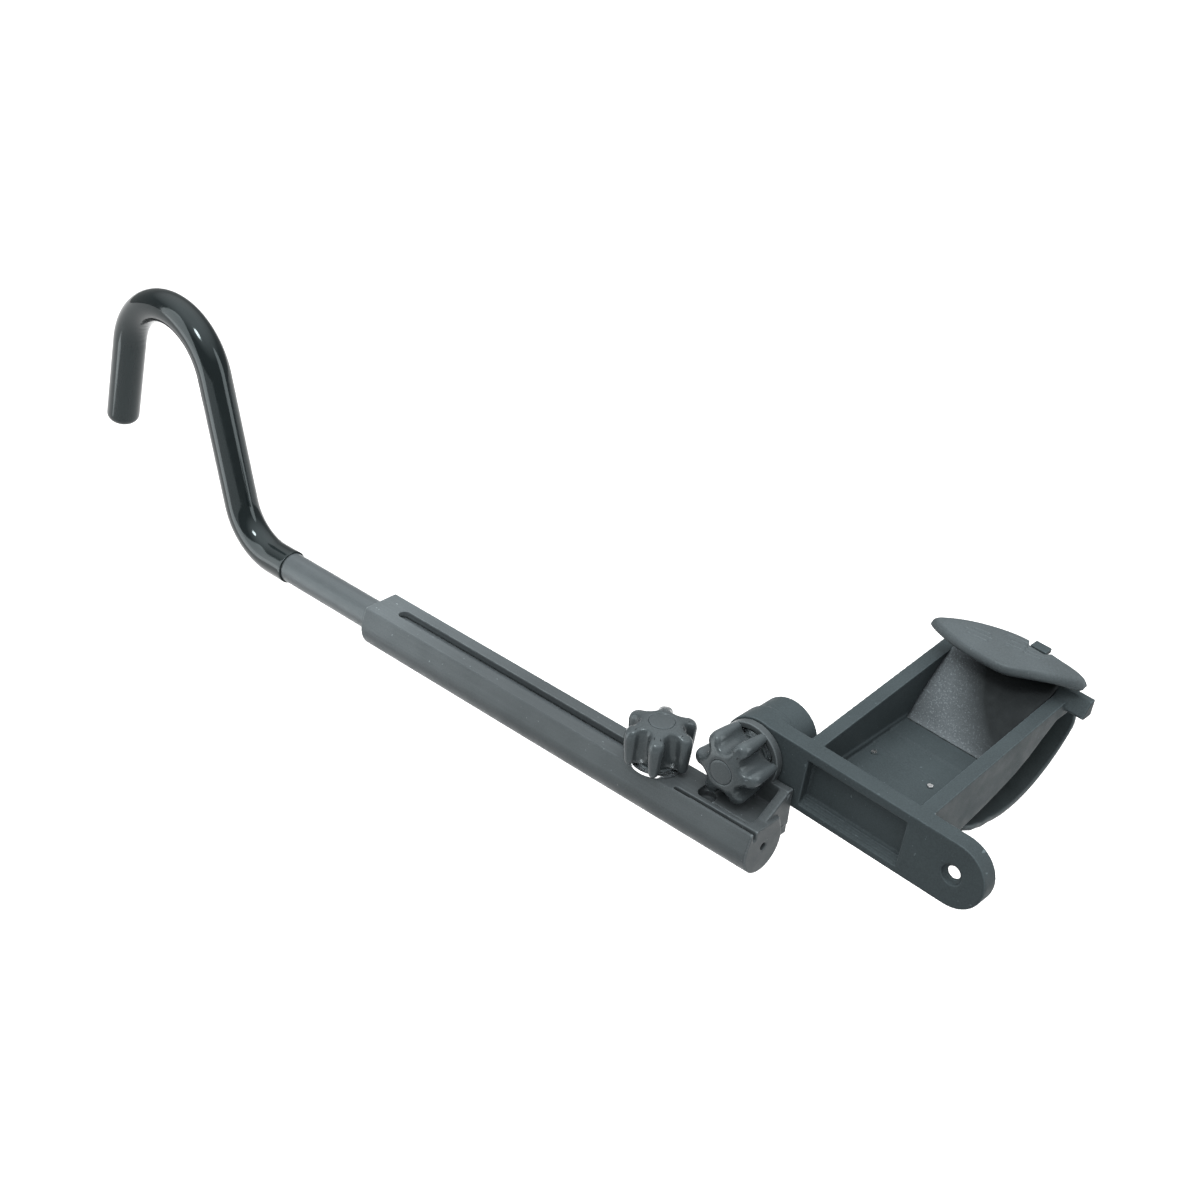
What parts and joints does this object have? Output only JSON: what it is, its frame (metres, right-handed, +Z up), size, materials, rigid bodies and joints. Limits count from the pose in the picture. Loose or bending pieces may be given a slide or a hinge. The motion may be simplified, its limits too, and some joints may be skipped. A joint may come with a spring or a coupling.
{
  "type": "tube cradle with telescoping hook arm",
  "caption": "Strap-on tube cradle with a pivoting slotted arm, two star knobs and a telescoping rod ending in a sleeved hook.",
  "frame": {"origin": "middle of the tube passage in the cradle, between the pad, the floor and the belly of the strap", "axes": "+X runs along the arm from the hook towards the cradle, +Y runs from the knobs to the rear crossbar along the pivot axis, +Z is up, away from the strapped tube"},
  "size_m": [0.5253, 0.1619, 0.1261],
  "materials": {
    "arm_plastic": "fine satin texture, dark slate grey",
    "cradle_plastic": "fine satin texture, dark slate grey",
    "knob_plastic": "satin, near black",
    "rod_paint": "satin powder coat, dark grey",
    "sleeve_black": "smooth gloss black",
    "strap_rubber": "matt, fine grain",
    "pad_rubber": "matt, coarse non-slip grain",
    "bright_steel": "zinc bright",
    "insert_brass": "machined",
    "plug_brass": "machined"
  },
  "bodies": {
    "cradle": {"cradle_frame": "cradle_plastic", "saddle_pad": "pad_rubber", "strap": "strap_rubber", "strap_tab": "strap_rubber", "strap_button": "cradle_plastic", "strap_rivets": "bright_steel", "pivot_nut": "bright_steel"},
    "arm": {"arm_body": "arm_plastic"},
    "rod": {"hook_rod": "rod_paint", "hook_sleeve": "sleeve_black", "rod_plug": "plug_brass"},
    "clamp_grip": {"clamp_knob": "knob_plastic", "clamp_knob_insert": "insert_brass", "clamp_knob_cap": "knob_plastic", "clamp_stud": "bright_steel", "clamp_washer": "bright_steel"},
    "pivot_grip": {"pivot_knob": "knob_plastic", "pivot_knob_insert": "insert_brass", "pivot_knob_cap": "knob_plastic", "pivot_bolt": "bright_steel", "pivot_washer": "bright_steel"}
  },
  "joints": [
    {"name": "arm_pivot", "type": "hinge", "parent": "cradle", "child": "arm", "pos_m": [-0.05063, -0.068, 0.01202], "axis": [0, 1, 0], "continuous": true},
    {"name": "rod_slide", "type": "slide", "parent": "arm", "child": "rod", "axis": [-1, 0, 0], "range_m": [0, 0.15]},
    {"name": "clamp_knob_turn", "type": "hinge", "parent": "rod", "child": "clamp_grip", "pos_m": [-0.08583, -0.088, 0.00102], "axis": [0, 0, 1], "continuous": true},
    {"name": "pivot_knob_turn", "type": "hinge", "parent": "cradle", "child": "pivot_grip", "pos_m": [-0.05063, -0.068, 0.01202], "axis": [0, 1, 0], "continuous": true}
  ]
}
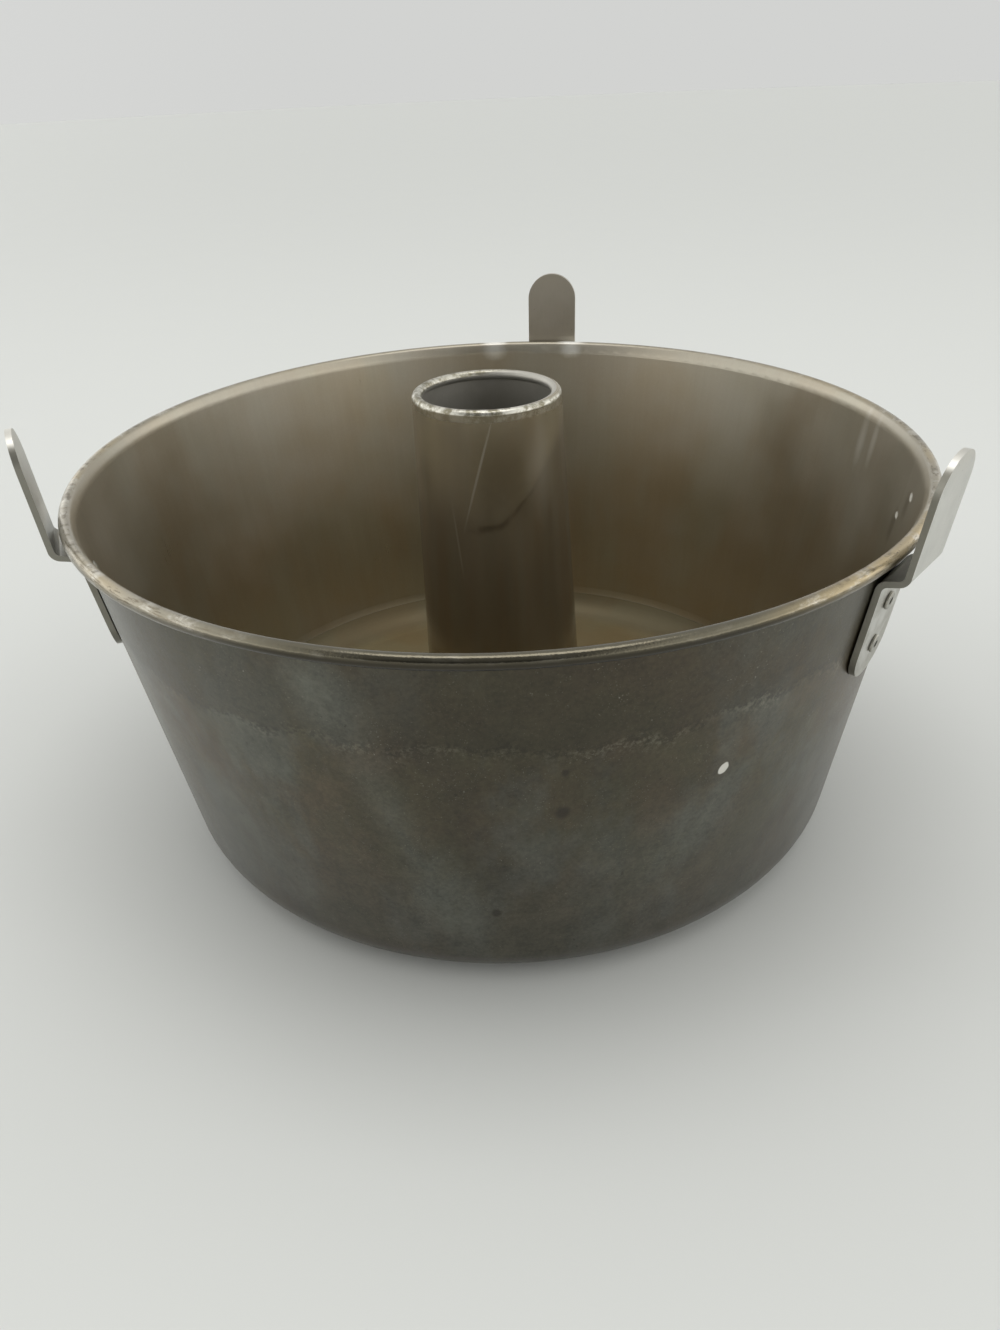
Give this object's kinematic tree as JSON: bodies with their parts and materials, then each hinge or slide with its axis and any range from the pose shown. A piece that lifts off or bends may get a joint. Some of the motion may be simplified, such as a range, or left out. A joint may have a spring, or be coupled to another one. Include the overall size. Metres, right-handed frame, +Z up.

• • • •

• _Aim of the exercise_
Output the listing above exactly as it appears.

• _Exercise answer_
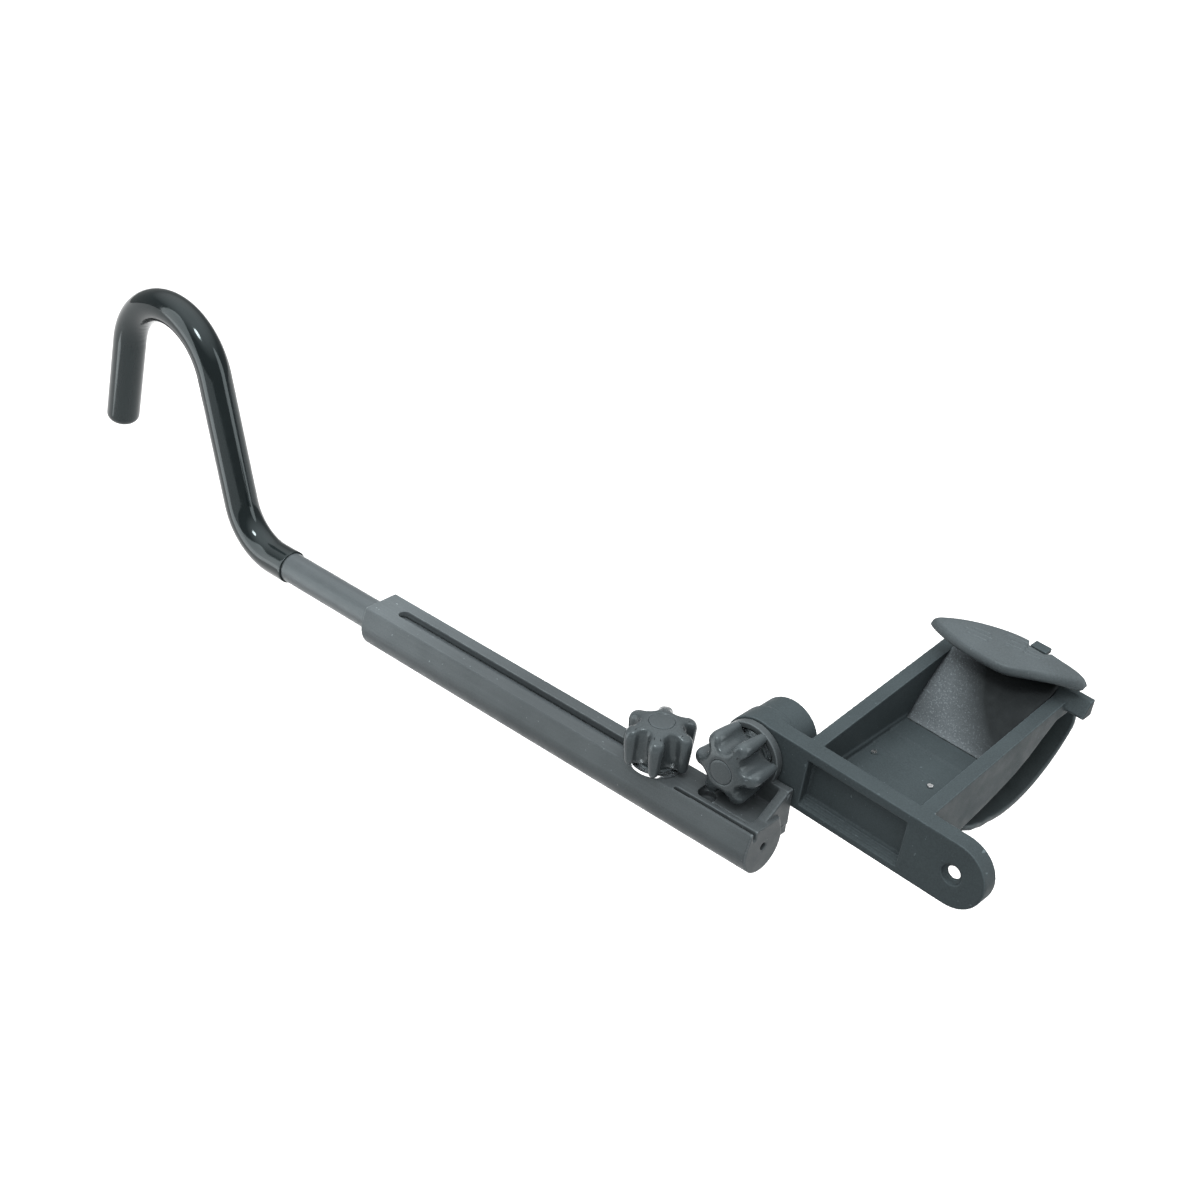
What parts and joints does this object have? Output only JSON: what it is, its frame (metres, right-handed, +Z up), size, materials, rigid bodies and joints. Limits count from the pose in the picture. Loose or bending pieces may be given a slide or a hinge. The motion may be simplified, its limits too, and some joints may be skipped. A joint may come with a spring or a coupling.
{
  "type": "tube cradle with telescoping hook arm",
  "caption": "Strap-on tube cradle with a pivoting slotted arm, two star knobs and a telescoping rod ending in a sleeved hook.",
  "frame": {"origin": "middle of the tube passage in the cradle, between the pad, the floor and the belly of the strap", "axes": "+X runs along the arm from the hook towards the cradle, +Y runs from the knobs to the rear crossbar along the pivot axis, +Z is up, away from the strapped tube"},
  "size_m": [0.5253, 0.1619, 0.1261],
  "materials": {
    "arm_plastic": "fine satin texture, dark slate grey",
    "cradle_plastic": "fine satin texture, dark slate grey",
    "knob_plastic": "satin, near black",
    "rod_paint": "satin powder coat, dark grey",
    "sleeve_black": "smooth gloss black",
    "strap_rubber": "matt, fine grain",
    "pad_rubber": "matt, coarse non-slip grain",
    "bright_steel": "zinc bright",
    "insert_brass": "machined",
    "plug_brass": "machined"
  },
  "bodies": {
    "cradle": {"cradle_frame": "cradle_plastic", "saddle_pad": "pad_rubber", "strap": "strap_rubber", "strap_tab": "strap_rubber", "strap_button": "cradle_plastic", "strap_rivets": "bright_steel", "pivot_nut": "bright_steel"},
    "arm": {"arm_body": "arm_plastic"},
    "rod": {"hook_rod": "rod_paint", "hook_sleeve": "sleeve_black", "rod_plug": "plug_brass"},
    "clamp_grip": {"clamp_knob": "knob_plastic", "clamp_knob_insert": "insert_brass", "clamp_knob_cap": "knob_plastic", "clamp_stud": "bright_steel", "clamp_washer": "bright_steel"},
    "pivot_grip": {"pivot_knob": "knob_plastic", "pivot_knob_insert": "insert_brass", "pivot_knob_cap": "knob_plastic", "pivot_bolt": "bright_steel", "pivot_washer": "bright_steel"}
  },
  "joints": [
    {"name": "arm_pivot", "type": "hinge", "parent": "cradle", "child": "arm", "pos_m": [-0.05063, -0.068, 0.01202], "axis": [0, 1, 0], "continuous": true},
    {"name": "rod_slide", "type": "slide", "parent": "arm", "child": "rod", "axis": [-1, 0, 0], "range_m": [0, 0.15]},
    {"name": "clamp_knob_turn", "type": "hinge", "parent": "rod", "child": "clamp_grip", "pos_m": [-0.08583, -0.088, 0.00102], "axis": [0, 0, 1], "continuous": true},
    {"name": "pivot_knob_turn", "type": "hinge", "parent": "cradle", "child": "pivot_grip", "pos_m": [-0.05063, -0.068, 0.01202], "axis": [0, 1, 0], "continuous": true}
  ]
}
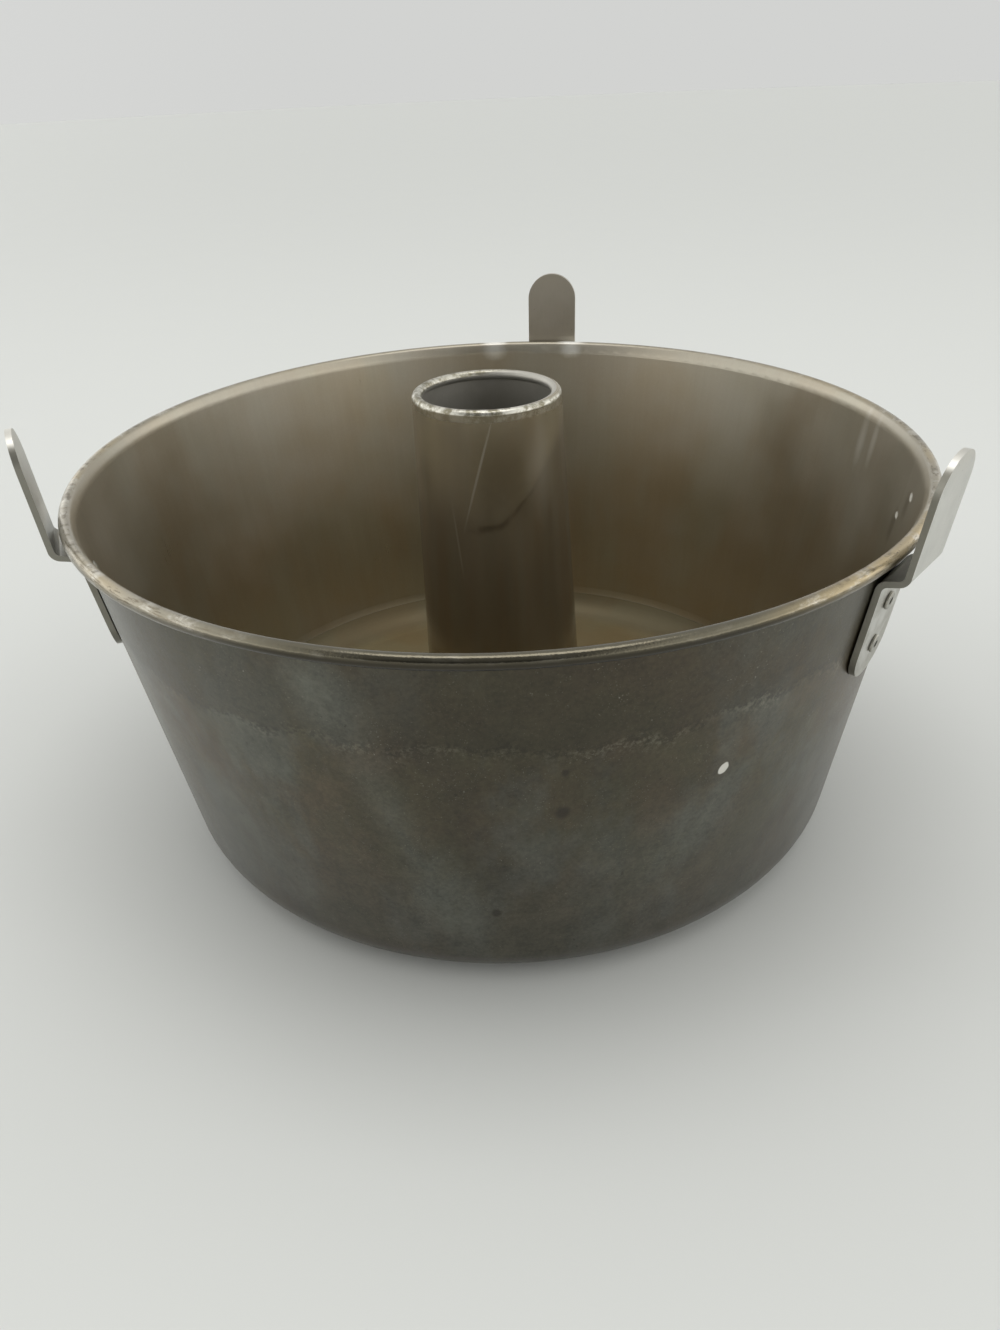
Give this object's kinematic tree as JSON: bodies with their parts and materials, then each hinge or slide with its axis and any range from the pose shown. A piece that lifts off or bends may get a joint. Some of the motion may be simplified, such as a range, or left out. A joint may have a spring, or be coupled to another one. Include the overall size. Metres, right-handed frame, +Z up.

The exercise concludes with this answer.